__Task instructions__. Word for word, repeat the lines of the records from the one containing "Describe how this" through the last line, both included.

-- START Task inputs --

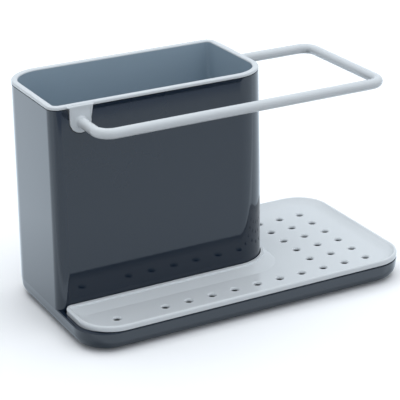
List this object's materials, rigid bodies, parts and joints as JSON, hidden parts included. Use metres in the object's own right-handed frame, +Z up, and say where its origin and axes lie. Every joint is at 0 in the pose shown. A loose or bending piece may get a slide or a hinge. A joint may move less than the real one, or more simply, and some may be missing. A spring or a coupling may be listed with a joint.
{
  "type": "kitchen sink caddy",
  "caption": "Open cup hanging in a dark tank on a low base, with a round cloth rail carried by the cup and a perforated drip tray round the tank's foot.",
  "frame": {"origin": "on the surface that the caddy stands on, under the middle of its base", "axes": "+X along the length, towards the open end of the drip tray; +Y to the back, where the tank stands; +Z up"},
  "size_m": [0.205, 0.11, 0.1284],
  "materials": {
    "dark_plastic": "smooth, semi-gloss, slate grey",
    "light_plastic": "smooth, semi-gloss, pale blue-grey",
    "rail_plastic": "smooth, semi-gloss, pale blue-grey",
    "tray_plastic": "smooth, semi-gloss, pale blue-grey",
    "foot_rubber": "matte, near black"
  },
  "bodies": {
    "base": {"body_shell": "dark_plastic", "foot_front_left": "foot_rubber", "foot_front_right": "foot_rubber", "foot_back_left": "foot_rubber", "foot_back_right": "foot_rubber"},
    "cup": {"inner_cup": "light_plastic", "cloth_rail": "rail_plastic"},
    "tray": {"drip_tray": "tray_plastic"}
  },
  "joints": [
    {"name": "cup_lift", "type": "slide", "parent": "base", "child": "cup", "axis": [0, 0, 1], "range_m": [0, 0.12]},
    {"name": "tray_lift", "type": "slide", "parent": "base", "child": "tray", "axis": [0, 0, 1], "range_m": [0, 0.06]}
  ]
}
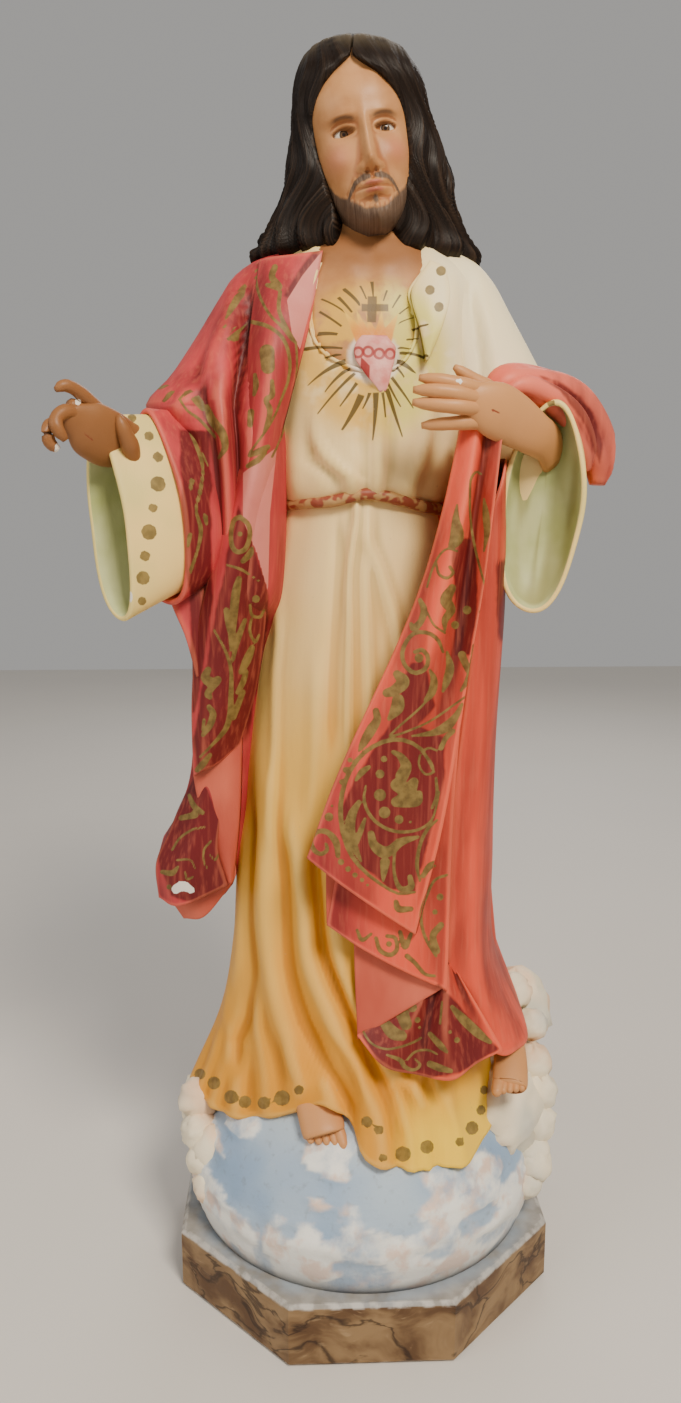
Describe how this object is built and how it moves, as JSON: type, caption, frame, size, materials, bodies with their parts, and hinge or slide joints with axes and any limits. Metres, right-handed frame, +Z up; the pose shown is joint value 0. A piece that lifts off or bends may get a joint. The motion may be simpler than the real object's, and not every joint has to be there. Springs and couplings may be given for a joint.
{
  "type": "sacred heart statue",
  "caption": "Painted plaster statue of a robed, bearded figure with a flaming heart on the breast, standing on a globe of clouds above an octagonal plinth.",
  "frame": {"origin": "centre of the plinth's underside, on the surface that it stands on", "axes": "+Z up, the figure and one flat side of the plinth face -Y, +X is to the viewer's right"},
  "size_m": [0.3734, 0.2891, 0.9139],
  "materials": {
    "statue": "hand-painted plaster, satin",
    "plinth": "plaster painted as marble, silver-grey top"
  },
  "bodies": {
    "root": {"statue": "statue", "plinth": "plinth"}
  },
  "joints": []
}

-- END Task inputs --

__Answer in full__.
Describe how this object is built and how it moves, as JSON: type, caption, frame, size, materials, bodies with their parts, and hinge or slide joints with axes and any limits. Metres, right-handed frame, +Z up; the pose shown is joint value 0. A piece that lifts off or bends may get a joint. The motion may be simpler than the real object's, and not every joint has to be there. Springs and couplings may be given for a joint.
{
  "type": "sacred heart statue",
  "caption": "Painted plaster statue of a robed, bearded figure with a flaming heart on the breast, standing on a globe of clouds above an octagonal plinth.",
  "frame": {"origin": "centre of the plinth's underside, on the surface that it stands on", "axes": "+Z up, the figure and one flat side of the plinth face -Y, +X is to the viewer's right"},
  "size_m": [0.3734, 0.2891, 0.9139],
  "materials": {
    "statue": "hand-painted plaster, satin",
    "plinth": "plaster painted as marble, silver-grey top"
  },
  "bodies": {
    "root": {"statue": "statue", "plinth": "plinth"}
  },
  "joints": []
}